B. İstinaf Nedenleri

Davalı Hazine vekili istinaf başvuru dilekçesinde; İlk Derece Mahkemesi kararının eksik incelemeye dayandığını, 3402 sayılı ve 3083 sayılı Kanunlarda öngörülen şekilde araştırma ve inceleme yapılmadığını, dava konusu taşınmazların Hazinenin mülkiyetinde olduğu, üçüncü şahısların zilyetlik ve tasarruflarının bulunmadığını, 3402 sayılı Kadastro Kanunu'nun 14. ve 46. maddelerinde belirlenen süreyle malik sıfatıyla zilyetlik şartlarının gerçekleştiğinin ispatlanamadığını belirterek İlk Derece Mahkemesi kararının kaldırılmasına karar verilmesini istemiştir.

C. Gerekçe ve Sonuç

Bölge Adliye Mahkemesinin yukarıda tarih ve sayısı belirtilen kararıyla; davaya konu taşınmazın toprak tevzi çalışmasının yapıldığı tarihin öncesinden beri davacıların murisleri tarafından tarımsal maksatlı olarak kullanıldığı ve davacılar tarafından da aynı şekilde kullanılmaya devam edildiği değerlendirilerek İlk Derece Mahkemesinin vakıa ve hukuki değerlendirmesinde usul ve esas yönünden yasaya aykırılık bulunmadığı belirtilip davalı Hazine vekilinin istinaf başvurusunun esastan reddine karar verilmiştir.

V. TEMYİZ

A. Temyiz Yoluna Başvuranlar

Bölge Adliye Mahkemesinin yukarıda belirtilen kararına karşı süresi içinde davalı Hazine vekili temyiz isteminde bulunmuştur.

B. Temyiz Sebepleri

Davalı Hazine vekili temyiz başvuru dilekçesinde; istinaf dilekçesini tekrar ederek kararın bozulmasını talep etmiştir.

C. Gerekçe

1. Uyuşmazlık ve Hukuki Nitelendirme

Dava, kadastro öncesi hukuki nedene dayalı tapu kaydınının iptali ve tescil istemine ilişkindir.

2. İlgili Hukuk

3402 sayılı Kadastro Kanunu’nun 14. ve 46 . maddeleri

4753 ve 5618 sayılı Toprak Tevzi Çalışmalarının Usul Ve Esaslarına İlişkin Yasa hükümleri,

3. Değerlendirme

1.Bölge adliye mahkemelerinin nihai kararlarının bozulması 6100 sayılı Kanun'un 371. maddesinde yer alan sebeplerden birinin varlığı hâlinde mümkündür.

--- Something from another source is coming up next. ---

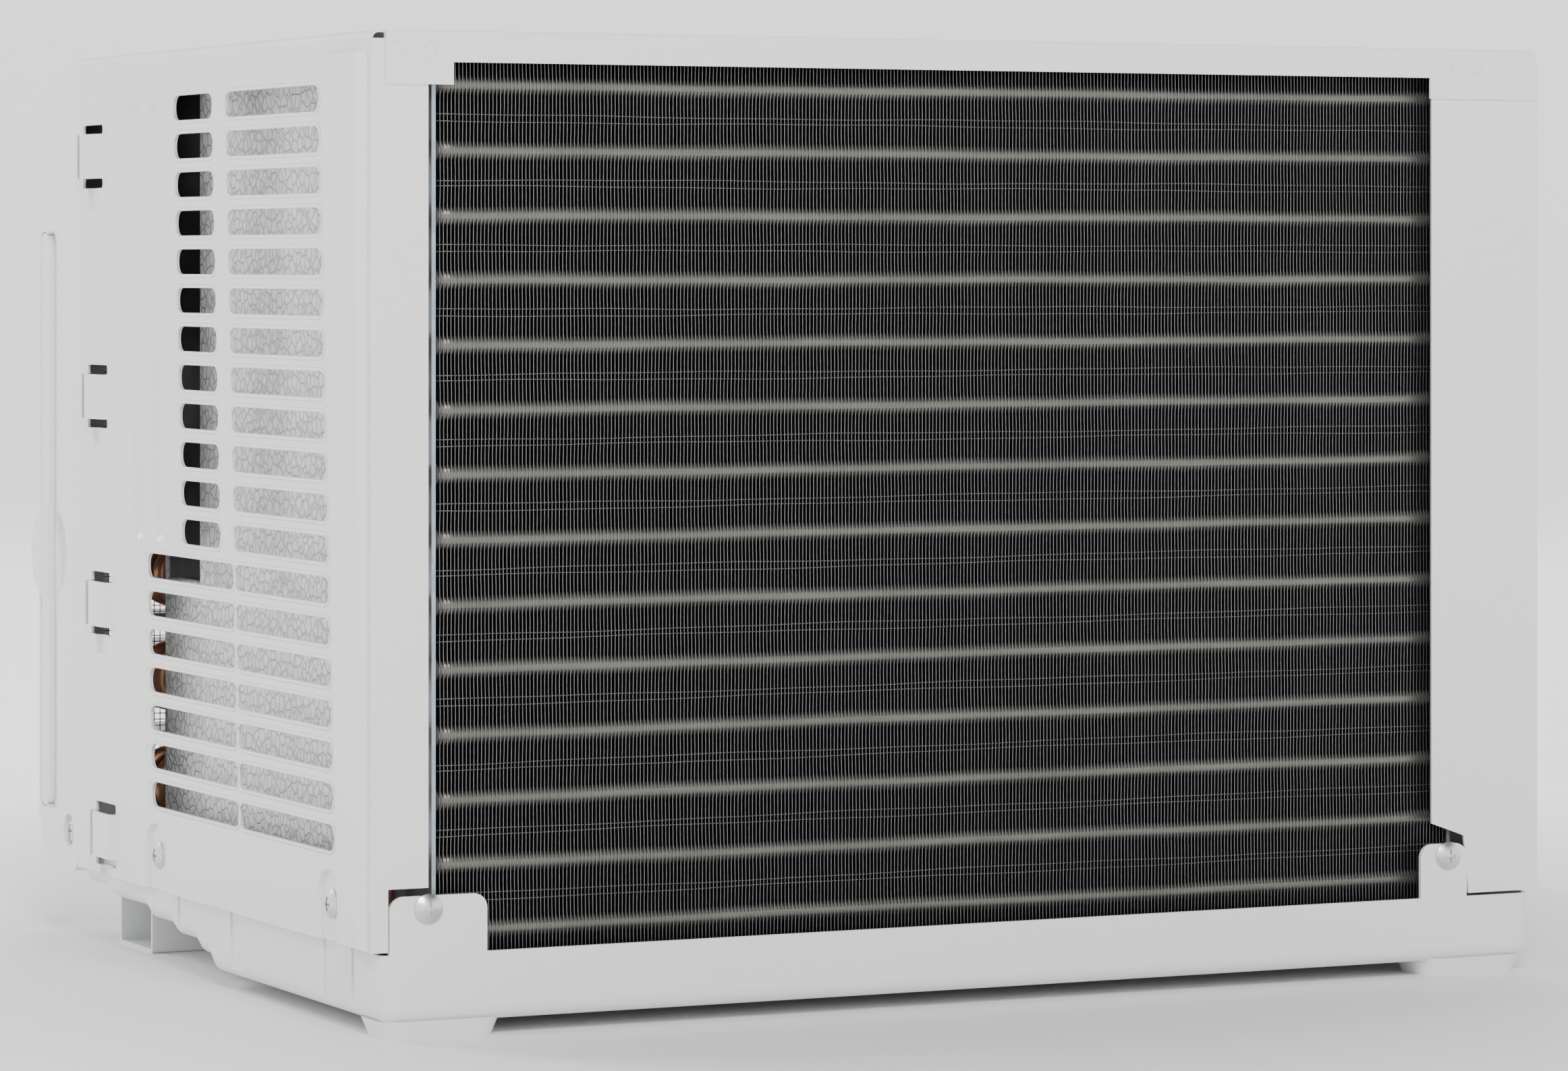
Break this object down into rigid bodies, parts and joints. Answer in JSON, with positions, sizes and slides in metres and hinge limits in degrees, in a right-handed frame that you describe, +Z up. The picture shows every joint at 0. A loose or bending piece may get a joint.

2. Kadastro sırasında; Hakkari ili,... ilçesi, ... köyünde yer alan 121 ada 3 parsel sayılı 2236.23 metrekare yüz ölçümündeki taşınmaz Toprak Tevzii Komisyonunun 68 numaralı parsel altında sınırlandırılıp haritaya bağlandığı işgalciler tarafından üç parçaya ifraz edilerek kullanıldığı tespitine yer verilerek tarla vasfıyla Hazine adına tespit edilmiş, sonrasında dava konusu yer Karayolları Genel Müdürlüğü tarafından yapılan kamulaştırma işlemi sonucu ifraz edilerek 121 ada 6 parsel (1817,27m2) numarasını almıştır.

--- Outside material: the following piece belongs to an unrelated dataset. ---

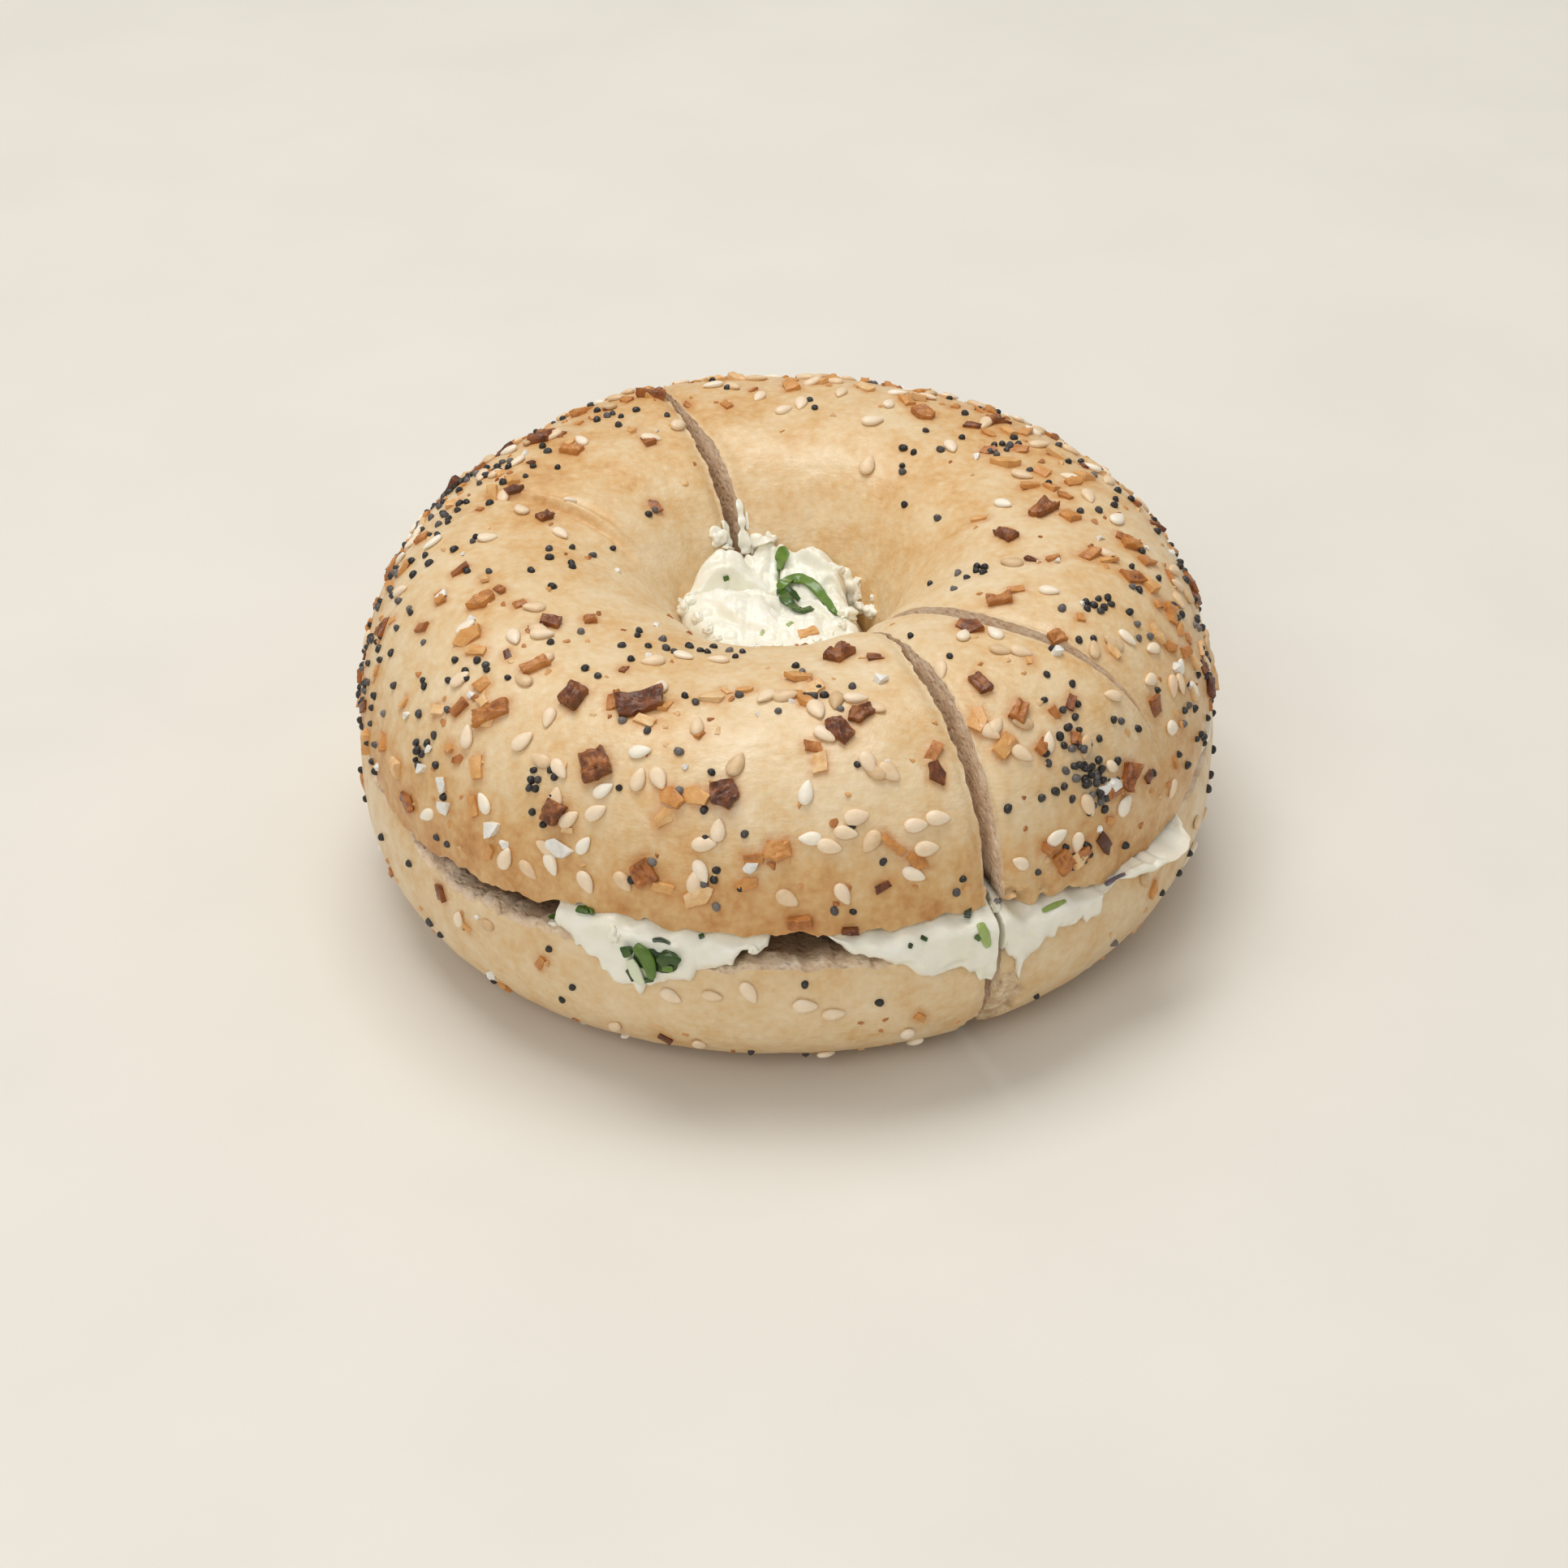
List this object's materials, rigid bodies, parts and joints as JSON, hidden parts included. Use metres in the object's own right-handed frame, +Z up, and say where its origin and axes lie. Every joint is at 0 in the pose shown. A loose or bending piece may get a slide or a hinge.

3.Temyizen incelenen karar, tarafların karşılıklı iddia ve savunmalarına, dayandıkları belgelere, uyuşmazlığa uygulanması gereken hukuk kuralları ile hukuki ilişkinin nitelendirilmesine, dava şartlarına, yargılama kuralları ile kararda belirtilen gerekçelere göre usul ve kanuna uygun olup davalı Hazine vekili tarafından temyiz dilekçesinde ileri sürülen nedenler kararın bozulmasını gerektirecek nitelikte görülmemiştir.

VI. KARAR

Açıklanan sebeplerle;

Davalı Hazine vekilinin yerinde görülmeyen temyiz itirazının reddi ile temyiz olunan Bölge Adliye Mahkemesi kararının 6100 sayılı Kanun'un 370. maddesinin birinci fıkrası uyarınca ONANMASINA,

492 sayılı Harçlar Kanunu'nun değişik 13. maddesinin j. bendi gereğince davalı Hazineden harç alınmasına yer olmadığına,

Dosyanın İlk Derece Mahkemesine, kararın bir örneğinin Bölge Adliye Mahkemesine gönderilmesine,

08.10.2024 tarihinde kesin olmak üzere oy birliğiyle karar verildi.